- **Objective**: Using the listing below, set down each line from the line containing "retaining_ring();" through the line containing "bpy.context.scene.collection.objects.link(empty)", both ends included, exactly and with nothing added.
☆ ☆ ☆ ☆ ☆ ☆ ☆
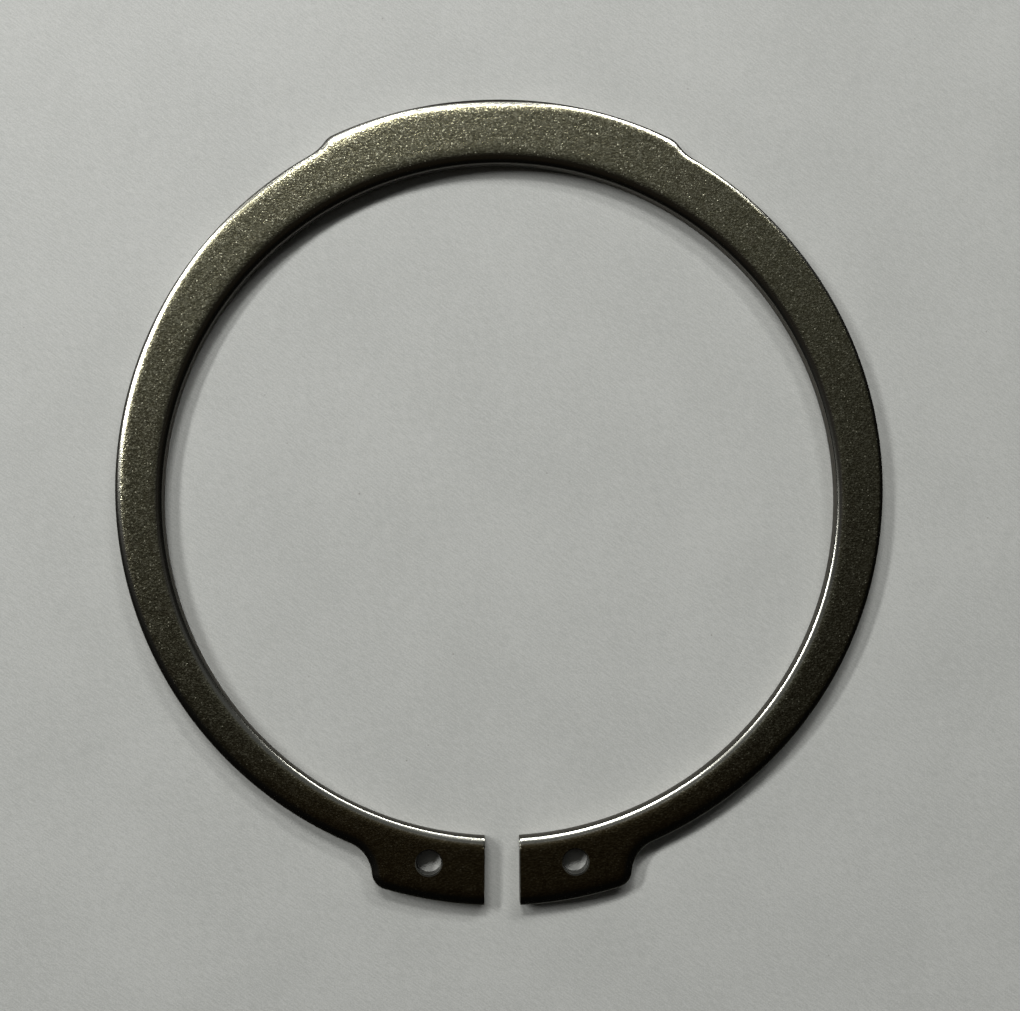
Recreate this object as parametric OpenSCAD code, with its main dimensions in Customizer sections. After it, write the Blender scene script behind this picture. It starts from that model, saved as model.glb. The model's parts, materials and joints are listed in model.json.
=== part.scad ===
// External retaining ring for a 100 mm shaft, free and unstressed, in millimetres.
// The ring lies flat: its underside is z = 0 and its axis is the Z axis.
// The thick section is on +Y and the gap between the lugs is on -Y.

/* [Ring] */
// Inside diameter of the free ring
inner_d = 94.5; // [90:0.5:96]
// Thickness of the strip
thickness = 3; // [2:0.1:4]
// Width of the arms halfway between the thick section and the lugs
arm_w = 6.52; // [5.5:0.01:7.5]
// Shift of the arms' outer circle towards the thick section
arm_shift = 1.57; // [1:0.01:2]

/* [Thick section] */
// How far the thick section stands out from the arms' outer circle
thick_step = 0.94; // [0.7:0.01:1.5]
// Half of the angle that the thick section's outer arc spans
thick_half_angle = 24.9; // [18:0.1:30]
// Radius of its rounded shoulder
shoulder_r = 3.2; // [2:0.1:4]
// Radius of the hollow between its shoulder and the arm
shoulder_hollow_r = 6.7; // [4:0.1:8]

/* [Lugs] */
// How far a lug stands out from the arms' outer circle
lug_step = 4.47; // [3.8:0.01:5.5]
// Angle from the middle of the gap to the end of a lug's outer arc
lug_half_angle = 16.8; // [15.5:0.1:20]
// Radius of a lug's rounded outer corner
lug_corner_r = 2.5; // [1.8:0.1:3]
// Radius of the hollow between a lug and the arm
lug_hollow_r = 5; // [3.5:0.1:6]
// Gap between the lugs at the inside edge
gap_w = 4.85; // [3.5:0.05:7]
// Angle of each lug's end face to the ring's centre line
gap_flare = 0.5; // [0:0.1:3]

/* [Plier holes] */
// Diameter of a hole
hole_d = 3.5; // [2.5:0.1:4]
// Distance from the inside edge to a hole's axis
hole_inset = 4.37; // [3.5:0.01:5.2]
// Angle from the middle of the gap to a hole
hole_angle = 11.44; // [10:0.01:13]
// Width of the break round a hole's upper rim
hole_break = 0.25; // [0.1:0.05:0.4]

/* [Edges] */
// Width of the rolled upper edge, on top of the strip
roll_w = 1.35; // [0.8:0.05:1.6]
// Depth of the rolled upper edge, down the wall
roll_h = 0.5; // [0.3:0.05:0.7]
// Slope where the rolled edge leaves the flat top, in degrees
roll_slope = 6; // [4:1:10]
// Height of the break between the rolled edge and the wall
nose_h = 0.2; // [0.1:0.01:0.3]
// Slope of that break, in degrees
nose_slope = 65; // [55:1:75]
// Width of the break round the underside
under_break = 0.12; // [0.05:0.01:0.25]

/* [Show] */
// Part to draw

/* [Hidden] */
$fn = 180;
// How far neighbouring arcs of the outline run into each other
overlap = 0.05;
// How far a cut runs past the face that it goes through
past = 1;

inner_r = inner_d / 2;
arm_r = inner_r + arm_w;
thick_r = arm_r + arm_shift + thick_step;
lug_r = arm_r - arm_shift + lug_step;
hole_pitch_r = inner_r + hole_inset;
arm_centre = [0, arm_shift];

// The roll is one arc from the flat top to the wall.
roll_chord = norm([roll_w, roll_h]);
roll_chord_slope = atan2(roll_h, roll_w);
roll_r = roll_chord / (2 * sin(roll_chord_slope - roll_slope));
roll_centre = [-roll_w - roll_r * sin(roll_slope), -roll_r * cos(roll_slope)];
nose_top = [-(roll_h + nose_h + past) / tan(nose_slope), past];

// A shoulder or corner of radius r inside an arc of radius outer, at this angle from an end axis.
function corner_centre(outer, r, angle, end) =
    (outer - r + overlap) * [sin(angle), end * cos(angle)];

// The hollow that joins a corner at c, of radius r, to the arm: its centre is beyond both.
function hollow_centre(c, r, hollow, end) =
    let (
        to_arm = arm_r + hollow - overlap,
        to_corner = r + hollow - overlap,
        span = norm(c - arm_centre),
        along = (to_arm * to_arm - to_corner * to_corner + span * span) / (2 * span),
        across = sqrt(to_arm * to_arm - along * along),
        u = (c - arm_centre) / span
    )
    arm_centre + along * u + end * across * [u[1], -u[0]];

shoulder_c = corner_centre(thick_r, shoulder_r, thick_half_angle, 1);
shoulder_hollow_c = hollow_centre(shoulder_c, shoulder_r, shoulder_hollow_r, 1);
lug_corner_c = corner_centre(lug_r, lug_corner_r, lug_half_angle, -1);
lug_hollow_c = hollow_centre(lug_corner_c, lug_corner_r, lug_hollow_r, -1);

// Waste above the rolled edge, with the wall's sharp corner at the origin and the strip on -X.
module roll_waste() {
    difference() {
        translate([-roll_w - 0.1, -roll_h])
            square([roll_w + 0.1 + past, roll_h + past]);
        translate(roll_centre)
            circle(r = roll_r);
    }
    polygon([
        nose_top,
        [0, -roll_h - nose_h],
        [past, -roll_h - nose_h],
        [past, past]
    ]);
}

// Waste below the underside's break, with the wall's sharp corner at the origin.
module under_waste() {
    polygon([
        [-under_break - past, -past],
        [past, under_break + past],
        [past, -past]
    ]);
}

// A round blank of the strip with its edges finished.
module blank(r) {
    rotate_extrude()
        difference() {
            square([r, thickness]);
            translate([r, thickness])
                roll_waste();
            translate([r, 0])
                under_waste();
        }
}

// What is cut away inside an edge that curves round it, such as the bore or a hollow.
module inside_waste(r) {
    rotate_extrude()
        union() {
            translate([0, -past])
                square([r, thickness + 2 * past]);
            translate([r, thickness])
                mirror([1, 0])
                    roll_waste();
            translate([r, 0])
                mirror([1, 0])
                    under_waste();
        }
}

// What is cut away outside a rounded corner, between the directions to its two neighbours.
module outside_waste(r, from, to) {
    middle = (from + to) / 2;
    difference() {
        translate([0, 0, -past])
            linear_extrude(thickness + 2 * past)
                polygon([
                    [0, 0],
                    [3 * r * cos(from), 3 * r * sin(from)],
                    [4 * r * cos(middle), 4 * r * sin(middle)],
                    [3 * r * cos(to), 3 * r * sin(to)]
                ]);
        blank(r);
    }
}

// The part of the strip that stands out from the arms at one end of the Y axis.
module raised(r, c, corner_r, hollow_c, hollow_r, end) {
    reach = end * (r + 5 * past);
    outward = atan2(c[1], c[0]);
    to_hollow = atan2(hollow_c[1] - c[1], hollow_c[0] - c[0]);
    difference() {
        difference() {
            intersection() {
                blank(r);
                translate([0, 0, -past])
                    linear_extrude(thickness + 2 * past)
                        polygon([
                            arm_centre,
                            hollow_c,
                            [hollow_c[0], reach],
                            [-hollow_c[0], reach],
                            [-hollow_c[0], hollow_c[1]]
                        ]);
            }
            translate(hollow_c)
                inside_waste(hollow_r);
            translate([-hollow_c[0], hollow_c[1]])
                inside_waste(hollow_r);
        }
        translate(c)
            outside_waste(corner_r, outward, to_hollow);
        mirror([1, 0, 0])
            translate(c)
                outside_waste(corner_r, outward, to_hollow);
    }
}

module gap() {
    inside_half = gap_w / 2;
    slope = tan(gap_flare);
    near = inner_r - 5;
    far = lug_r + 5;
    translate([0, 0, -past])
        linear_extrude(thickness + 2 * past)
            polygon([
                [-inside_half + 5 * slope, -near],
                [inside_half - 5 * slope, -near],
                [inside_half + (far - inner_r) * slope, -far],
                [-inside_half - (far - inner_r) * slope, -far]
            ]);
}

module plier_hole() {
    hole_r = hole_d / 2;
    rotate([0, 0, hole_angle])
        translate([0, -hole_pitch_r, 0]) {
            translate([0, 0, -past])
                cylinder(h = thickness + 2 * past, r = hole_r);
            translate([0, 0, thickness - hole_break])
                cylinder(h = hole_break + past, r1 = hole_r, r2 = hole_r + hole_break + past);
        }
}

retaining_ring();

module retaining_ring() {
    color([0.2, 0.19, 0.17])
        difference() {
            union() {
                translate(arm_centre)
                    blank(arm_r);
                raised(thick_r, shoulder_c, shoulder_r, shoulder_hollow_c, shoulder_hollow_r, 1);
                raised(lug_r, lug_corner_c, lug_corner_r, lug_hollow_c, lug_hollow_r, -1);
            }
            inside_waste(inner_r);
            gap();
            plier_hole();
            mirror([1, 0, 0])
                plier_hole();
        }
}
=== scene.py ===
import json
import math

import bmesh
import bpy
import numpy as np
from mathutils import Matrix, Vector


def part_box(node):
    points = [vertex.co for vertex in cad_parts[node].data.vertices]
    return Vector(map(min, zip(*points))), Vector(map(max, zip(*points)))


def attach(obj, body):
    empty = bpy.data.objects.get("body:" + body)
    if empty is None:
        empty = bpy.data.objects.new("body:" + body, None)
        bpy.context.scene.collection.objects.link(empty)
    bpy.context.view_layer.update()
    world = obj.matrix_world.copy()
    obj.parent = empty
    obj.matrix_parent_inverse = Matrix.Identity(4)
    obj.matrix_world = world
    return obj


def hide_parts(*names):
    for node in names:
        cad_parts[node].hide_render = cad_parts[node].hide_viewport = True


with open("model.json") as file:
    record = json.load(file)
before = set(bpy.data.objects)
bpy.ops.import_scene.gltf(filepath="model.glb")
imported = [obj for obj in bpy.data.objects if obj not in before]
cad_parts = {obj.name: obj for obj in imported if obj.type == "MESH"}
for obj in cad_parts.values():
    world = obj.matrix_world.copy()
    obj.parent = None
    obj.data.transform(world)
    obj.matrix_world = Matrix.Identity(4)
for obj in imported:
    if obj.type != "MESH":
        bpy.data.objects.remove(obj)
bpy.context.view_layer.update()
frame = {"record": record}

# Driving sizes, in millimetres as in the CAD source
MM = 0.001
NODE = "retaining_ring"
low, high = (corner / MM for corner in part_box(NODE))
mounts = {m["name"]: m for m in frame["record"]["mounts"]}
hole_mounts = [m for name, m in mounts.items() if name.startswith("plier_hole")]

thickness = high.z - low.z
inner_r = mounts["shaft_seat"]["dims"]["r_mm"]
arm_r = high.x
thick_r = high.y
arm_shift = 1.57
thick_half_angle = math.radians(24.9)
shoulder_r = 3.2
shoulder_hollow_r = 6.7
lug_half_angle = math.radians(16.8)
lug_corner_r = 2.5
lug_hollow_r = 5.0
gap_half = 2.425
gap_flare = math.radians(0.5)
gap_half_at_lug_edge = gap_half + (-low.y - inner_r) * math.tan(gap_flare)
lug_r = math.hypot(low.y, gap_half_at_lug_edge)

# The rolled upper edge, from the flat top outwards: distance from the wall, and slope in degrees
ROLL = [
    (1.9, 0), (1.6, 1.5), (1.3, 3.5), (1.05, 6), (0.8, 9.5), (0.6, 13), (0.43, 17.5),
    (0.3, 22), (0.17, 26), (0.03, 30),
]
ROLL_PARTS = 2
NOSE_PARTS = 4
# How much wider the round nose between the roll and the wall is at the inner edge
INNER_NOSE = 0.12
# The roll is wider at some places than at others: angle from +X in degrees, and its size there
OUTER_ROLL = [
    (0, 0.45), (30, 0.45), (45, 0.55), (60, 0.52), (64.5, 0.9), (68, 0.68), (78, 0.62),
    (90, 1.05), (105, 1.0), (115.5, 1.4), (119, 0.9), (124, 0.95), (150, 0.85), (165, 1.0),
    (210, 1.1), (235, 1.25), (305, 1.25), (322, 0.8), (338, 0.5),
]
# And shallower at some places: angle, and the share of its drop there
OUTER_STEEP = [(95, 1.0), (104, 0.68), (140, 0.72), (155, 1.0)]
INNER_ROLL = [
    (0, 0.8), (45, 1.05), (75, 1.3), (135, 1.3), (165, 1.1), (190, 0.9), (225, 0.85),
    (250, 0.9), (262, 1.0), (276, 1.1), (294, 0.95), (318, 0.85), (330, 0.85), (340, 0.85),
]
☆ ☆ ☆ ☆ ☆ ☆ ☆
- **Completed exercise**:
retaining_ring();

module retaining_ring() {
    color([0.2, 0.19, 0.17])
        difference() {
            union() {
                translate(arm_centre)
                    blank(arm_r);
                raised(thick_r, shoulder_c, shoulder_r, shoulder_hollow_c, shoulder_hollow_r, 1);
                raised(lug_r, lug_corner_c, lug_corner_r, lug_hollow_c, lug_hollow_r, -1);
            }
            inside_waste(inner_r);
            gap();
            plier_hole();
            mirror([1, 0, 0])
                plier_hole();
        }
}
=== scene.py ===
import json
import math

import bmesh
import bpy
import numpy as np
from mathutils import Matrix, Vector


def part_box(node):
    points = [vertex.co for vertex in cad_parts[node].data.vertices]
    return Vector(map(min, zip(*points))), Vector(map(max, zip(*points)))


def attach(obj, body):
    empty = bpy.data.objects.get("body:" + body)
    if empty is None:
        empty = bpy.data.objects.new("body:" + body, None)
        bpy.context.scene.collection.objects.link(empty)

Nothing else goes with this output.